Coming from Java again, everything won't be in multiple projects, but in multiple Maven modules instead. AFAIK that is good practice, or, if you want: a strong convention. Stuff like API routes will indeed not be saved in a code file, but in an openapi file instead.

IMO then, what this person was doing was actually following strong conventions. Yes, these are often also specific patterns, but what is the difference, specifically for these things listed here?

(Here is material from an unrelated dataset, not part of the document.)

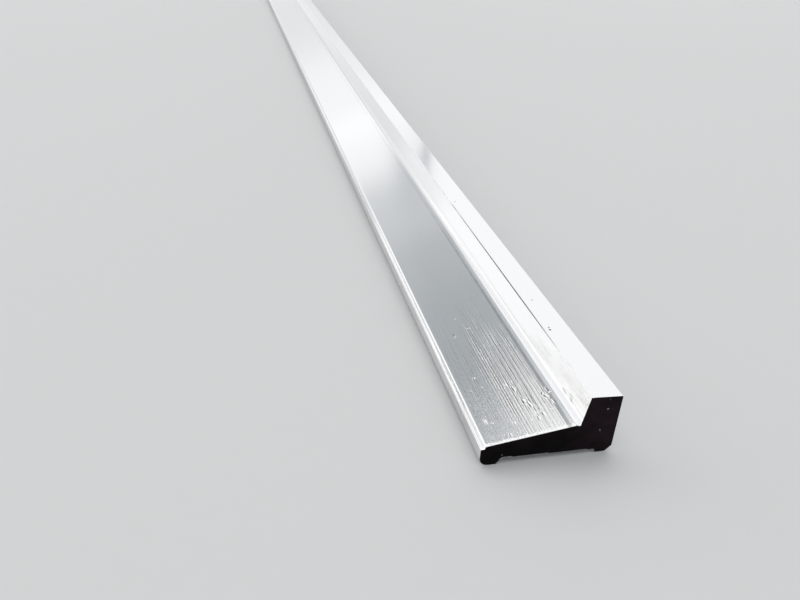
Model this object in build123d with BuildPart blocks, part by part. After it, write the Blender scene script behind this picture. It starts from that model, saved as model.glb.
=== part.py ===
from build123d import *
import os
from math import radians, tan

# An extruded aluminium bar: a sloping web with a foot under its low edge, and a thick upright
# along its high edge. Millimetres, +Z up, +Y along the bar. It lies on its foot and its heel.
# The origin is at the middle of the underside.

# The whole bar
bar_length = 1000.0
bar_width = 20.0
bar_height = 10.0
edge_radius = 0.12

# The upright on the +X side: its top land falls outwards, and its inner flank leans back
land_width = 4.8
land_fall_angle = 3.0
flank_lean_angle = 9.5

# The fine scored line along the land, just inside its edge
edge_groove_inset = 0.1
edge_groove_width = 0.2
edge_groove_depth = 0.1

# The heel under the upright
heel_reach = 2.45
heel_chamfer = 0.95

# The web, which rises from the nose to the upright
web_low_height = 3.37
web_slope_angle = 8.7
web_corner_radius = 0.4

# The shallow groove in the corner between the web and the flank
root_groove_width = 0.7
root_groove_depth = 0.3

# The nose on the -X side: a narrow ledge that drops from the web, and the foot under it
ledge_width = 0.55
ledge_drop = 0.45
nose_under_radius = 1.35
foot_reach = 2.5

# The recess for adhesive, between the foot and the heel
recess_depth = 0.95
recess_fall_angle = 1.6
recess_flank_lean_angle = 40.0
recess_corner_radius = 0.15

# How much of a wall a rounding may take
most_of_wall = 0.85

nose_side = -bar_width / 2
outer_side = bar_width / 2
land_fall = tan(radians(land_fall_angle))
flank_lean = tan(radians(flank_lean_angle))
web_slope = tan(radians(web_slope_angle))
ledge_wall = nose_side + ledge_width
ledge_height = web_low_height - ledge_drop
land_edge = (outer_side - land_width, bar_height)
flank_base = outer_side - land_width - bar_height * flank_lean


def flank_at(height):
    """The point of the leaning flank at this height."""
    return (flank_base + height * flank_lean, height)


def web_at(x):
    """The point of the web's sloping top at this x."""
    return (x, web_low_height + (x - ledge_wall) * web_slope)


def land_at(x):
    """The point of the falling land at this x."""
    return (x, bar_height - (x - land_edge[0]) * land_fall)


# The root is the corner where the web's top meets the flank
root_rise = (flank_base - ledge_wall) * web_slope
root_height = (web_low_height + root_rise) / (1 - flank_lean * web_slope)
root = flank_at(root_height)


def corner_of(sketch, point):
    """The sketch's corner nearest to a place."""
    return sketch.vertices().sort_by_distance(point)[0]


def body_section():
    """The full section, with its rounded and chamfered outer corners."""
    heel_corner = (outer_side, 0)
    land_corner = (outer_side, bar_height - land_width * land_fall)
    web_corner = (ledge_wall, web_low_height)
    ledge_corner = (nose_side, ledge_height)
    under_corner = (nose_side, 0)
    with BuildSketch() as section:
        with BuildLine():
            Polyline(
                under_corner,
                heel_corner,
                land_corner,
                land_edge,
                root,
                web_corner,
                (ledge_wall, ledge_height),
                ledge_corner,
                close=True,
            )
        make_face()
        web_radius = min(web_corner_radius, ledge_drop * most_of_wall)
        under_radius = min(nose_under_radius, ledge_height * most_of_wall)
        fillet(corner_of(section, web_corner), radius=web_radius)
        fillet(corner_of(section, under_corner), radius=under_radius)
        fillet(corner_of(section, ledge_corner), radius=edge_radius)
        fillet(corner_of(section, land_corner), radius=edge_radius)
        chamfer(corner_of(section, heel_corner), length=heel_chamfer)
    return section.sketch


def recess_section():
    """The recess: a ceiling that falls towards the heel, between leaning flanks."""
    fall = tan(radians(recess_fall_angle))
    lean = tan(radians(recess_flank_lean_angle))
    foot_edge = nose_side + foot_reach
    heel_edge = outer_side - heel_reach
    ceiling_start = foot_edge + recess_depth * lean
    end_depth = (recess_depth - (heel_edge - ceiling_start) * fall) / (1 - lean * fall)
    ceiling_end = heel_edge - end_depth * lean
    start_corner = (ceiling_start, recess_depth)
    end_corner = (ceiling_end, end_depth)
    with BuildSketch() as section:
        with BuildLine():
            Polyline((foot_edge, 0), start_corner, end_corner, (heel_edge, 0), close=True)
        make_face()
        fillet(corner_of(section, start_corner), radius=recess_corner_radius)
        fillet(corner_of(section, end_corner), radius=recess_corner_radius)
    return section.sketch


def edge_groove_section():
    """The V groove of the scored line, cut down into the land."""
    groove_start = land_edge[0] + edge_groove_inset
    groove_middle = groove_start + edge_groove_width / 2
    bottom_x, land_level = land_at(groove_middle)
    with BuildSketch() as section:
        with BuildLine():
            Polyline(
                land_at(groove_start),
                (bottom_x, land_level - edge_groove_depth),
                land_at(groove_start + edge_groove_width),
                close=True,
            )
        make_face()
    return section.sketch


def root_groove_section():
    """The shallow groove along the root, from the web's top to the flank."""
    groove_bottom = flank_at(root_height - root_groove_depth)
    with BuildSketch() as section:
        with BuildLine():
            Polyline(root, web_at(root[0] - root_groove_width), groove_bottom, close=True)
        make_face()
    return section.sketch


with BuildPart() as profile:
    with BuildSketch(Plane.XZ):
        add(body_section())
        add(recess_section(), mode=Mode.SUBTRACT)
        add(edge_groove_section(), mode=Mode.SUBTRACT)
        add(root_groove_section(), mode=Mode.SUBTRACT)
    extrude(amount=bar_length / 2, both=True)

profile.part.label = "profile"
os.makedirs("parts", exist_ok=True)
export_step(profile.part, "parts/profile.step")
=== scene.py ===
from math import cos, pi, radians, sin, tan

import bpy
import numpy as np
from mathutils import Matrix, Vector
from mathutils.geometry import delaunay_2d_cdt


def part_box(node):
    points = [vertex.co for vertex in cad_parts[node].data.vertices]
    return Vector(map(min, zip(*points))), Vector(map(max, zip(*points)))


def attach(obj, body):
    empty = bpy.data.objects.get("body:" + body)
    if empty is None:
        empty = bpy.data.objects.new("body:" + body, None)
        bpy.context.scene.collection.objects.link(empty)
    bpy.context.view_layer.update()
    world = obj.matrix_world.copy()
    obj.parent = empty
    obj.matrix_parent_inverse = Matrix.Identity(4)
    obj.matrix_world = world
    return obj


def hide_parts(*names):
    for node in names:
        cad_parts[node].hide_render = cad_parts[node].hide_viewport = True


# The look of a sawn length of aluminium edge bar. The bar lies along Y with its foot and its
# heel on the floor, and the sawn end that the camera sees is at the lowest Y. Metres, +Z up,
# apart from the section, the nicks, the flecks and the spots, which are given in millimetres.
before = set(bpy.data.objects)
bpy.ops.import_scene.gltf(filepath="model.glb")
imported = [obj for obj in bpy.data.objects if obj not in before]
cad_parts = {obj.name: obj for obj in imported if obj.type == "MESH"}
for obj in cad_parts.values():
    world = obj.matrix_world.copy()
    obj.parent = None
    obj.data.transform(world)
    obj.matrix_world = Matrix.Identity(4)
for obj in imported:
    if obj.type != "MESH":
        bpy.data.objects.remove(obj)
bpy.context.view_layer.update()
node = "profile"
MM = 0.001
MICRON = 1e-6

# The whole bar, from the solid
node_low, node_high = (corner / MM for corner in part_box(node))
bar_width = node_high.x - node_low.x
bar_height = node_high.z - node_low.z
bar_length = node_high.y - node_low.y
half_length = bar_length / 2

# The section
edge_radius = 0.12
land_width = 4.8
land_fall = tan(radians(3.0))
flank_lean = tan(radians(9.5))
edge_groove_inset = 0.1
edge_groove_width = 0.2
edge_groove_depth = 0.1
heel_reach = 2.45
heel_chamfer = 0.95
web_low_height = 3.37
web_slope = tan(radians(8.7))
web_corner_radius = 0.38
root_groove_width = 0.7
root_groove_depth = 0.3
ledge_width = 0.55
ledge_drop = 0.45
nose_under_radius = 1.35
foot_reach = 2.5
recess_depth = 0.95
recess_fall = tan(radians(1.6))
recess_lean = tan(radians(40.0))
recess_corner_radius = 0.15

# How softly the die leaves the other corners
soft_radius = 0.05
inner_radius = 0.04

nose_side = -bar_width / 2
outer_side = bar_width / 2
ledge_wall = nose_side + ledge_width
ledge_height = web_low_height - ledge_drop
flank_base = outer_side - land_width - bar_height * flank_lean
root_rise = (flank_base - ledge_wall) * web_slope
root_height = (web_low_height + root_rise) / (1 - flank_lean * web_slope)


def flank_at(height):
    """The point of the leaning flank at this height."""
    return (flank_base + height * flank_lean, height)


def web_at(x):
    """The point of the web's sloping top at this x."""
    return (x, web_low_height + (x - ledge_wall) * web_slope)


def land_at(x):
    """The point of the falling land at this x."""
    return (x, bar_height - (x - outer_side + land_width) * land_fall)


root = flank_at(root_height)
web_end = web_at(root[0] - root_groove_width)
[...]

It seems to me much more that the person was probably "limited" more by the language. I think there are fairly good reasons for all of these, especially when working with more than ten people - in a language like Java. And in this case you will have to use Java (or something similarly famous) because otherwise you won't find a replacement very quickly that is fairly cheap. Now, maybe the person would not have needed all this in such a small project that is just for one person. But who knows, maybe the project grows. Or maybe this person was simply familiar with this and could get this down fastest. All in all, I think there are many good reasons to decide to make a project with patterns/conventions like this.


A charitable way to describe this is (as a play on premature optimization) "premature future proofing"


I see this stuff too much, "optimizing" the code by making it work for your IDE


> thousands of euros of dev time

probably you meant to say "hours"? :-)


They probably didn’t, swap out euros for dollars or pounds or whatever you local currency of choice is


"Thousands of euros" is peanuts. It's like a couple of days of work.


The market is a bit different than CA, "thousands of euros" can buy man-months of work (especially for junior devs), not a couple days.


I meant euros.

And thousands includes hundreds of thousands, which is indeed the case here.


Thousands also includes thousands of thousands or tens of thousands of thousands.

Like ... it was two orders of magnitudes off of what you're stating the reality is. It makes sense that people would try to reinterpret the statement.